**Set problem:**
Each line from the one that contains "before = set(bpy.data.objects)" to the end of the material must be set down exactly, and no line before it.
----------
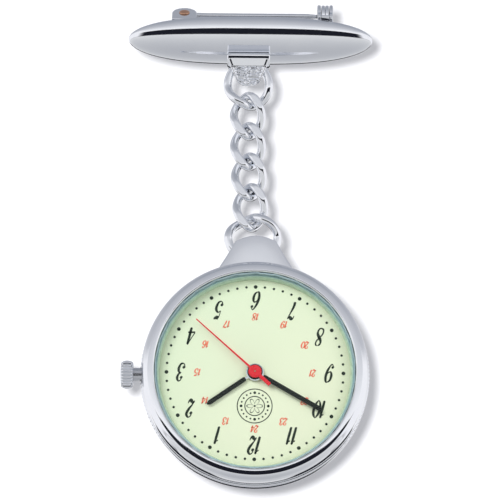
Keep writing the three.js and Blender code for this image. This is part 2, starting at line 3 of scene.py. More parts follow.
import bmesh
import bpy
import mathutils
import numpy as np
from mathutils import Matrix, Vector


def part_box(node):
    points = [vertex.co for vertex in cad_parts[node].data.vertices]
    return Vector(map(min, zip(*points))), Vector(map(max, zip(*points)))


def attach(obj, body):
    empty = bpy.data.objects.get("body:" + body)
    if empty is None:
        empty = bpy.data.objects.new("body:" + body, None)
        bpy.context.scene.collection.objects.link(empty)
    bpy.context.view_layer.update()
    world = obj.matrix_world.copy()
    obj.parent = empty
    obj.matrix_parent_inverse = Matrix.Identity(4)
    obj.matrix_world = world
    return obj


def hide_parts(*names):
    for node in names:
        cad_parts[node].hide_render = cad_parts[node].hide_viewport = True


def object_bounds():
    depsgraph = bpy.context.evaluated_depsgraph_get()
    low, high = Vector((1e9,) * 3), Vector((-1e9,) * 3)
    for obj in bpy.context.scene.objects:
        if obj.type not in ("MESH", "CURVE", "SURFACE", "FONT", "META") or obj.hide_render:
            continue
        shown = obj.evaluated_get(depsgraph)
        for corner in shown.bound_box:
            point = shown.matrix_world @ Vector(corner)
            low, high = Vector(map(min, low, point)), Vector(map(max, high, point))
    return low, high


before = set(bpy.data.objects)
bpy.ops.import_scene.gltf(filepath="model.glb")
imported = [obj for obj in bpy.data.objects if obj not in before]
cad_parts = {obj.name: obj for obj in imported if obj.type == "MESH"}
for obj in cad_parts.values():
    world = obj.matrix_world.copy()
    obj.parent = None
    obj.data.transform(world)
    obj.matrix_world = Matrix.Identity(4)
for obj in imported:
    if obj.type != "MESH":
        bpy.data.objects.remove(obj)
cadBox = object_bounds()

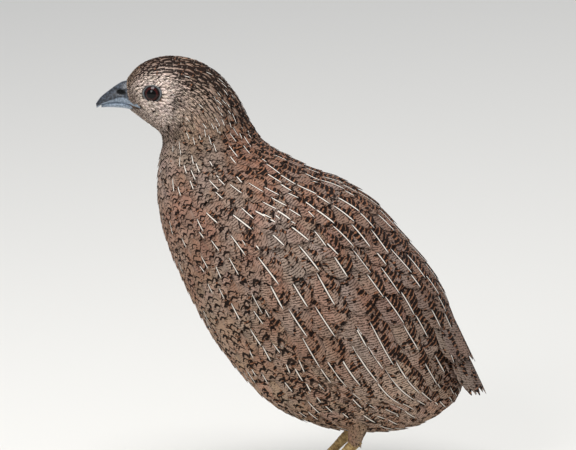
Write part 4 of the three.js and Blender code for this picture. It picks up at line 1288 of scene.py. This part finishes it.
----------
**Solution below:**
before = set(bpy.data.objects)
bpy.ops.import_scene.gltf(filepath="model.glb")
imported = [obj for obj in bpy.data.objects if obj not in before]
cad_parts = {obj.name: obj for obj in imported if obj.type == "MESH"}
for obj in cad_parts.values():
    world = obj.matrix_world.copy()
    obj.parent = None
    obj.data.transform(world)
    obj.matrix_world = Matrix.Identity(4)
for obj in imported:
    if obj.type != "MESH":
        bpy.data.objects.remove(obj)
cadBox = object_bounds()

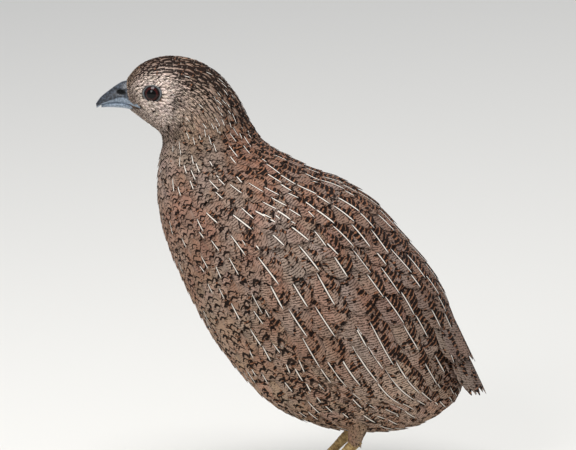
Write part 4 of the three.js and Blender code for this picture. It picks up at line 1288 of scene.py. This part finishes it.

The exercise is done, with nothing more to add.